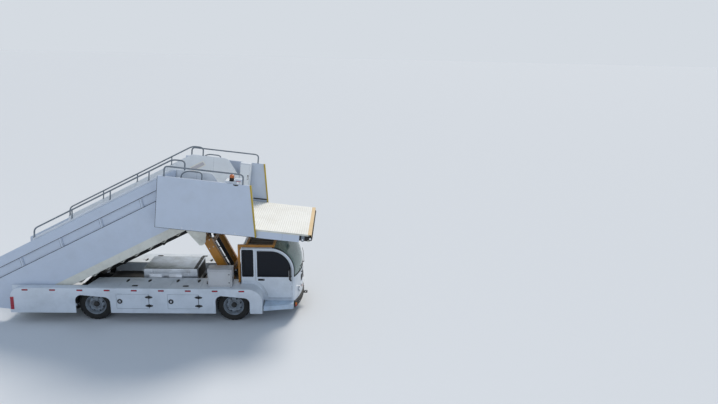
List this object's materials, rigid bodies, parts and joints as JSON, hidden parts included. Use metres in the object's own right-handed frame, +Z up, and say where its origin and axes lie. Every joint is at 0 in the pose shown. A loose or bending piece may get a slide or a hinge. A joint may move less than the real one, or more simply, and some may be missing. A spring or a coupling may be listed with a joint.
{
  "type": "mobile aircraft stairs",
  "caption": "Self-propelled passenger boarding stairs: cab truck with a telescoping stair flight, landing with sliding guard boards, and a lifting mast",
  "frame": {"origin": "centre of the bounding box in X and Y, at ground level under the tyres", "axes": "X forward towards the cab, Y to the vehicle's left, Z up"},
  "size_m": [7.5354, 2.443, 3.8633],
  "materials": {
    "white_paint": "gloss",
    "cream_paint": "satin",
    "dark_paint": "satin",
    "ochre_paint": "satin",
    "tyre_rubber": "matte",
    "rim_paint": "satin",
    "tinted_glass": "gloss",
    "cab_plastic": "matte",
    "aluminium_plate": "satin",
    "rod_chrome": "polished",
    "black_plastic": "matte",
    "tube_paint": "satin",
    "step_paint": "satin",
    "lamp_lens": "gloss",
    "amber_plastic": "gloss"
  },
  "bodies": {
    "chassis": {"frame": "dark_paint", "rear_axle": "dark_paint", "front_axle": "dark_paint", "leaf_springs": "dark_paint", "engine": "dark_paint", "engine_cover": "aluminium_plate", "side_body_right": "white_paint", "side_body_left": "white_paint", "control_box": "white_paint", "cab_shell": "white_paint", "cab_glass": "tinted_glass", "cab_interior": "cab_plastic", "roof_guard": "ochre_paint", "cab_steps": "step_paint", "front_bumper": "dark_paint", "lamps": "lamp_lens"},
    "wheel_rear_right": {"tyre_rear_right": "tyre_rubber", "rim_rear_right": "rim_paint"},
    "wheel_front_right": {"tyre_front_right": "tyre_rubber", "rim_front_right": "rim_paint"},
    "hub_right": {"knuckle_right": "dark_paint"},
    "door_right": {"cab_door_right": "white_paint", "door_glass_right": "tinted_glass", "mirror_right": "black_plastic"},
    "hatch_right_1": {"skirt_door_right_1": "white_paint"},
    "lid_right_1": {"deck_lid_right_1": "white_paint"},
    "hatch_right_2": {"skirt_door_right_2": "white_paint"},
    "lid_right_2": {"deck_lid_right_2": "white_paint"},
    "guard_board_right": {"guard_right": "white_paint"},
    "wheel_rear_left": {"tyre_rear_left": "tyre_rubber", "rim_rear_left": "rim_paint"},
    "wheel_front_left": {"tyre_front_left": "tyre_rubber", "rim_front_left": "rim_paint"},
    "hub_left": {"knuckle_left": "dark_paint"},
    "door_left": {"cab_door_left": "white_paint", "door_glass_left": "tinted_glass", "mirror_left": "black_plastic"},
    "hatch_left_1": {"skirt_door_left_1": "white_paint"},
    "lid_left_1": {"deck_lid_left_1": "white_paint"},
    "hatch_left_2": {"skirt_door_left_2": "white_paint"},
    "lid_left_2": {"deck_lid_left_2": "white_paint"},
    "guard_board_left": {"guard_left": "white_paint"},
    "legs_rear": {"stabilizers_rear": "dark_paint"},
    "legs_front": {"stabilizers_front": "dark_paint"},
    "lower_flight": {"lower_boards": "white_paint", "lower_steps": "cream_paint", "lower_stringers": "cream_paint", "ram_barrel": "dark_paint"},
    "upper_flight": {"upper_boards": "white_paint", "upper_steps": "cream_paint", "handrails": "tube_paint", "landing": "cream_paint", "landing_cabinets": "white_paint", "ram_rod": "rod_chrome", "beacon": "amber_plastic"},
    "mast_lower": {"mast_outer": "ochre_paint", "lift_barrels": "dark_paint"},
    "mast_upper": {"mast_inner": "ochre_paint", "lift_rods": "rod_chrome"}
  },
  "joints": [
    {"name": "stair_lift", "type": "hinge", "parent": "chassis", "child": "lower_flight", "pos_m": [-2.84253, 0, 0.5], "axis": [0, -1, 0], "range_deg": [0, 5.65]},
    {"name": "stair_extend", "type": "slide", "parent": "lower_flight", "child": "upper_flight", "axis": [0.8896, 0, 0.4568], "range_m": [0, 2.4]},
    {"name": "guard_slide_right", "type": "slide", "parent": "upper_flight", "child": "guard_board_right", "axis": [0.9951, 0, -0.0985], "range_m": [0, 1.15]},
    {"name": "guard_slide_left", "type": "slide", "parent": "upper_flight", "child": "guard_board_left", "axis": [0.9951, 0, -0.0985], "range_m": [0, 1.15]},
    {"name": "mast_swing", "type": "hinge", "parent": "chassis", "child": "mast_lower", "pos_m": [1.80747, 0, 0.72], "axis": [0, -1, 0], "range_deg": [-0.933, 0]},
    {"name": "mast_slide", "type": "slide", "parent": "mast_lower", "child": "mast_upper", "axis": [-0.4527, 0, 0.8917], "range_m": [0, 0.4217]},
    {"name": "wheel_spin_rear_right", "type": "hinge", "parent": "chassis", "child": "wheel_rear_right", "pos_m": [-1.29253, -0.91, 0.385], "axis": [0, 1, 0], "continuous": true},
    {"name": "wheel_spin_rear_left", "type": "hinge", "parent": "chassis", "child": "wheel_rear_left", "pos_m": [-1.29253, 0.91, 0.385], "axis": [0, 1, 0], "continuous": true},
    {"name": "steer_right", "type": "hinge", "parent": "chassis", "child": "hub_right", "pos_m": [1.90747, -0.78, 0.385], "axis": [0, 0, 1], "range_deg": [-22, 22]},
    {"name": "wheel_spin_front_right", "type": "hinge", "parent": "hub_right", "child": "wheel_front_right", "pos_m": [1.90747, -0.91, 0.385], "axis": [0, 1, 0], "continuous": true},
    {"name": "steer_left", "type": "hinge", "parent": "chassis", "child": "hub_left", "pos_m": [1.90747, 0.78, 0.385], "axis": [0, 0, 1], "range_deg": [-22, 22]},
    {"name": "wheel_spin_front_left", "type": "hinge", "parent": "hub_left", "child": "wheel_front_left", "pos_m": [1.90747, 0.91, 0.385], "axis": [0, 1, 0], "continuous": true},
    {"name": "cab_door_swing_right", "type": "hinge", "parent": "chassis", "child": "door_right", "pos_m": [3.26047, -0.808, 1.1], "axis": [0, 0, 1], "range_deg": [0, 70]},
    {"name": "hatch_swing_right_1", "type": "hinge", "parent": "chassis", "child": "hatch_right_1", "pos_m": [-0.01153, -1.158, 0.5445], "axis": [0, 0, 1], "range_deg": [0, 90]},
    {"name": "hatch_swing_right_2", "type": "hinge", "parent": "chassis", "child": "hatch_right_2", "pos_m": [1.12647, -1.158, 0.5445], "axis": [0, 0, 1], "range_deg": [0, 90]},
    {"name": "lid_swing_right_1", "type": "hinge", "parent": "chassis", "child": "lid_right_1", "pos_m": [-0.36753, -0.683, 0.873], "axis": [-1, 0, 0], "range_deg": [0, 95]},
    {"name": "lid_swing_right_2", "type": "hinge", "parent": "chassis", "child": "lid_right_2", "pos_m": [0.79747, -0.683, 0.873], "axis": [-1, 0, 0], "range_deg": [0, 95]},
    {"name": "cab_door_swing_left", "type": "hinge", "parent": "chassis", "child": "door_left", "pos_m": [3.26047, 0.808, 1.1], "axis": [0, 0, -1], "range_deg": [0, 70]},
    {"name": "hatch_swing_left_1", "type": "hinge", "parent": "chassis", "child": "hatch_left_1", "pos_m": [-0.01153, 1.158, 0.5445], "axis": [0, 0, -1], "range_deg": [0, 90]},
    {"name": "hatch_swing_left_2", "type": "hinge", "parent": "chassis", "child": "hatch_left_2", "pos_m": [1.12647, 1.158, 0.5445], "axis": [0, 0, -1], "range_deg": [0, 90]},
    {"name": "lid_swing_left_1", "type": "hinge", "parent": "chassis", "child": "lid_left_1", "pos_m": [-0.36753, 0.683, 0.873], "axis": [1, 0, 0], "range_deg": [0, 95]},
    {"name": "lid_swing_left_2", "type": "hinge", "parent": "chassis", "child": "lid_left_2", "pos_m": [0.79747, 0.683, 0.873], "axis": [1, 0, 0], "range_deg": [0, 95]},
    {"name": "legs_down_rear", "type": "slide", "parent": "chassis", "child": "legs_rear", "axis": [0, 0, -1], "range_m": [0, 0.18]},
    {"name": "legs_down_front", "type": "slide", "parent": "chassis", "child": "legs_front", "axis": [0, 0, -1], "range_m": [0, 0.18]}
  ],
  "couplings": [
    {"joint": "mast_swing", "follows": "stair_lift", "ratio": -0.16157},
    {"joint": "mast_slide", "follows": "stair_lift", "m_per_rad": 4.2662},
    {"joint": "steer_left", "follows": "steer_right", "ratio": 1}
  ]
}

————————

> **Challenge**
Using the listing above, show each line holding the string "origin".

> **Correct result**
List this object's materials, rigid bodies, parts and joints as JSON, hidden parts included. Use metres in the object's own right-handed frame, +Z up, and say where its origin and axes lie. Every joint is at 0 in the pose shown. A loose or bending piece may get a slide or a hinge. A joint may move less than the real one, or more simply, and some may be missing. A spring or a coupling may be listed with a joint.
  "frame": {"origin": "centre of the bounding box in X and Y, at ground level under the tyres", "axes": "X forward towards the cab, Y to the vehicle's left, Z up"},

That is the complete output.